Submitted to: Poultry Science
Publication Type: Peer Reviewed Journal
Publication Acceptance Date: 2/7/2000
Publication Date: 6/1/2000
Citation: YOUNG, L.L., BUHR, R.J. EFFECT OF ELECTRICAL STIMULATION AND POLYPHOSPHATE MARINATION ON DRIP FROM EARLY-HARVESTED INDIVIDUALLY QUICK FROZEN CHICKEN BREAST FILLETS. POULTRY SCIENCE. 2000.

Interpretive Summary: Modern poultry meat marketing procedures have resulted in reduced time between slaughter and consumption. While this acceleration in speed of marketing has led to improved product availability and reduced costs, it is sometimes possible for it to negatively impact product quality such as excessive "drip" if the muscle retains excessive energy when it is prepared for consumption.
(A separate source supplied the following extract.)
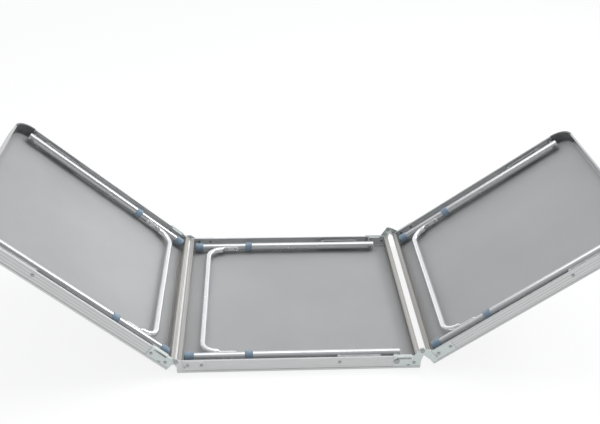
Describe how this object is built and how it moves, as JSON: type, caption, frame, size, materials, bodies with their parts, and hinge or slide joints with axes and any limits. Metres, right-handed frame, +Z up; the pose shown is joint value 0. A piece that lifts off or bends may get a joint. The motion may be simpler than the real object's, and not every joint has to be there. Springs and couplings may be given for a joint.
{
  "type": "folding table",
  "caption": "Tri-fold aluminium table lying face down and part open, with folded telescopic legs, folding struts, stepped hinges and grey tops.",
  "frame": {"origin": "centre of the middle panel's tabletop face, which lies on the floor", "axes": "+X along the table to the right wing, +Y to the back, +Z up, away from the tabletop face"},
  "size_m": [1.5994, 0.6126, 0.4299],
  "materials": {
    "board": "satin",
    "rail_aluminium": "satin",
    "tube_aluminium": "brushed",
    "galvanised_steel": "satin",
    "strut_steel": "satin",
    "rivet_steel": "satin",
    "button_steel": "polished",
    "foot_plastic": "matte",
    "corner_plastic": "matte"
  },
  "bodies": {
    "centre_panel": {"centre_board": "board", "centre_front_rail": "rail_aluminium", "centre_back_rail": "rail_aluminium", "centre_rail_rivets": "rivet_steel", "centre_leg_pivot_pins": "rivet_steel", "centre_left_end_rail": "rail_aluminium", "centre_right_end_rail": "rail_aluminium", "left_hinge_centre_leaves": "galvanised_steel", "left_hinge_pins": "rivet_steel", "right_hinge_centre_leaves": "galvanised_steel", "right_hinge_pins": "rivet_steel"},
    "left_wing": {"left_board": "board", "left_front_rail": "rail_aluminium", "left_back_rail": "rail_aluminium", "left_rail_rivets": "rivet_steel", "left_leg_pivot_pins": "rivet_steel", "left_outer_end_rail": "rail_aluminium", "left_joint_end_rail": "rail_aluminium", "left_corners": "corner_plastic", "left_hinge_wing_leaves": "galvanised_steel"},
    "right_wing": {"right_board": "board", "right_front_rail": "rail_aluminium", "right_back_rail": "rail_aluminium", "right_rail_rivets": "rivet_steel", "right_leg_pivot_pins": "rivet_steel", "right_outer_end_rail": "rail_aluminium", "right_joint_end_rail": "rail_aluminium", "right_corners": "corner_plastic", "right_hinge_wing_leaves": "galvanised_steel"},
    "left_leg": {"left_leg_tubes": "tube_aluminium", "left_leg_collars": "foot_plastic"},
    "left_leg_extension": {"left_leg_extensions": "tube_aluminium", "left_leg_brace": "tube_aluminium", "left_brace_rivets": "rivet_steel", "left_leg_feet": "foot_plastic"},
    "left_rail_strut": {"left_rail_struts": "strut_steel"},
    "left_leg_strut": {"left_leg_struts": "strut_steel"},
    "left_front_button": {"left_front_button": "button_steel"},
    "left_back_button": {"left_back_button": "button_steel"},
    "centre_leg": {"centre_leg_tubes": "tube_aluminium", "centre_leg_collars": "foot_plastic"},
    "centre_leg_extension": {"centre_leg_extensions": "tube_aluminium", "centre_leg_brace": "tube_aluminium", "centre_brace_rivets": "rivet_steel", "centre_leg_feet": "foot_plastic"},
    "centre_rail_strut": {"centre_rail_struts": "strut_steel"},
    "centre_leg_strut": {"centre_leg_struts": "strut_steel"},
    "centre_front_button": {"centre_front_button": "button_steel"},
    "centre_back_button": {"centre_back_button": "button_steel"},
    "right_leg": {"right_leg_tubes": "tube_aluminium", "right_leg_collars": "foot_plastic"},
    "right_leg_extension": {"right_leg_extensions": "tube_aluminium", "right_leg_brace": "tube_aluminium", "right_brace_rivets": "rivet_steel", "right_leg_feet": "foot_plastic"},
    "right_rail_strut": {"right_rail_struts": "strut_steel"},
    "right_leg_strut": {"right_leg_struts": "strut_steel"},
    "right_front_button": {"right_front_button": "button_steel"},
    "right_back_button": {"right_back_button": "button_steel"}
  },
  "joints": [
    {"name": "left_wing_fold", "type": "hinge", "parent": "centre_panel", "child": "left_wing", "pos_m": [-0.3015, 0, 0.03625], "axis": [0, -1, 0], "range_deg": [-139, 41]},
    {"name": "right_wing_fold", "type": "hinge", "parent": "centre_panel", "child": "right_wing", "pos_m": [0.3015, 0, 0.0545], "axis": [0, 1, 0], "range_deg": [-144, 36]},
    {"name": "left_leg_fold", "type": "hinge", "parent": "left_wing", "child": "left_leg", "pos_m": [-0.7192, 0, 0.38113], "axis": [0, -1, 0], "range_deg": [0, 90]},
    {"name": "left_leg_extend", "type": "slide", "parent": "left_leg", "child": "left_leg_extension", "axis": [0.7547, 0, -0.6561], "range_m": [0, 0.0805]},
    {"name": "left_rail_strut_turn", "type": "hinge", "parent": "left_wing", "child": "left_rail_strut", "pos_m": [-0.61278, 0, 0.28862], "axis": [0, 1, 0], "range_deg": [0, 45.2]},
    {"name": "left_leg_strut_turn", "type": "hinge", "parent": "left_leg", "child": "left_leg_strut", "pos_m": [-0.61278, 0, 0.28862], "axis": [0, -1, 0], "range_deg": [0, 45.2]},
    {"name": "left_front_button_press", "type": "slide", "parent": "left_leg", "child": "left_front_button", "axis": [0, -1, 0], "range_m": [0, 0.003], "stiffness_N_per_m": 600, "springref_m": -0.001},
    {"name": "left_back_button_press", "type": "slide", "parent": "left_leg", "child": "left_back_button", "axis": [0, 1, 0], "range_m": [0, 0.003], "stiffness_N_per_m": 600, "springref_m": -0.001},
    {"name": "centre_leg_fold", "type": "hinge", "parent": "centre_panel", "child": "centre_leg", "pos_m": [0.24, 0, 0.0225], "axis": [0, 1, 0], "range_deg": [0, 90]},
    {"name": "centre_leg_extend", "type": "slide", "parent": "centre_leg", "child": "centre_leg_extension", "axis": [-1, 0, 0], "range_m": [0, 0.0805]},
    {"name": "centre_rail_strut_turn", "type": "hinge", "parent": "centre_panel", "child": "centre_rail_strut", "pos_m": [0.099, 0, 0.0225], "axis": [0, -1, 0], "range_deg": [0, 45.2]},
    {"name": "centre_leg_strut_turn", "type": "hinge", "parent": "centre_leg", "child": "centre_leg_strut", "pos_m": [0.099, 0, 0.0225], "axis": [0, 1, 0], "range_deg": [0, 45.2]},
    {"name": "centre_front_button_press", "type": "slide", "parent": "centre_leg", "child": "centre_front_button", "axis": [0, -1, 0], "range_m": [0, 0.003], "stiffness_N_per_m": 600, "springref_m": -0.001},
    {"name": "centre_back_button_press", "type": "slide", "parent": "centre_leg", "child": "centre_back_button", "axis": [0, 1, 0], "range_m": [0, 0.003], "stiffness_N_per_m": 600, "springref_m": -0.001},
    {"name": "right_leg_fold", "type": "hinge", "parent": "right_wing", "child": "right_leg", "pos_m": [0.75839, 0, 0.3469], "axis": [0, 1, 0], "range_deg": [0, 90]},
    {"name": "right_leg_extend", "type": "slide", "parent": "right_leg", "child": "right_leg_extension", "axis": [-0.809, 0, -0.5878], "range_m": [0, 0.0805]},
    {"name": "right_rail_strut_turn", "type": "hinge", "parent": "right_wing", "child": "right_rail_strut", "pos_m": [0.64432, 0, 0.26402], "axis": [0, -1, 0], "range_deg": [0, 45.2]},
    {"name": "right_leg_strut_turn", "type": "hinge", "parent": "right_leg", "child": "right_leg_strut", "pos_m": [0.64432, 0, 0.26402], "axis": [0, 1, 0], "range_deg": [0, 45.2]},
    {"name": "right_front_button_press", "type": "slide", "parent": "right_leg", "child": "right_front_button", "axis": [0, -1, 0], "range_m": [0, 0.003], "stiffness_N_per_m": 600, "springref_m": -0.001},
    {"name": "right_back_button_press", "type": "slide", "parent": "right_leg", "child": "right_back_button", "axis": [0, 1, 0], "range_m": [0, 0.003], "stiffness_N_per_m": 600, "springref_m": -0.001}
  ],
  "couplings": [
    {"joint": "left_leg_extend", "follows": "left_leg_fold", "m_per_rad": 0.05093},
    {"joint": "left_rail_strut_turn", "follows": "left_leg_fold", "ratio": 0.5},
    {"joint": "left_leg_strut_turn", "follows": "left_leg_fold", "ratio": 0.5},
    {"joint": "centre_leg_extend", "follows": "centre_leg_fold", "m_per_rad": 0.05093},
    {"joint": "centre_rail_strut_turn", "follows": "centre_leg_fold", "ratio": 0.5},
    {"joint": "centre_leg_strut_turn", "follows": "centre_leg_fold", "ratio": 0.5},
    {"joint": "right_leg_extend", "follows": "right_leg_fold", "m_per_rad": 0.05093},
    {"joint": "right_rail_strut_turn", "follows": "right_leg_fold", "ratio": 0.5},
    {"joint": "right_leg_strut_turn", "follows": "right_leg_fold", "ratio": 0.5}
  ]
}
This study supports previous studies which indicate that it might be advantageous in some cases to allow sufficient time for the muscle energy to dissipate prior to preparation for consumption.

Technical Abstract: Individual and combined effects of electrical stimulation and polyphosphate marination on drip and other quality attributes of early- harvested individually quick frozen chicken breast fillets were evaluated. Broiler chickens were slaughtered, half conventionally processed and half with electrical stimulation. Fillets were harvested one h post-mortem and marinated in either NaCl solution or NaCl plus polyphosphate solution. Marinade absorption, pH, drip, cooking loss, and shear values were observed. Electrical stimulation had no direct effect on pH, cooking loss, or shear values, whereas polyphosphate increased pH and decreased cooking loss. Electrical stimulation and marinade composition interacted such that fillets from unstimulated carcasses absorbed more marinade and yielded more drip in the absence than the presence of polyphosphate. Fillets from stimulated carcasses marinated in NaCl solution without polyphosphate yielded less drip than those from unstimulated carcasses. Polyphosphate reduced drip of fillets from unstimulated but not of those from stimulated carcasses. Results support previous reports indicating interactions between polyphosphates and processing parameters which can affect ultimate quality of poultry meat products.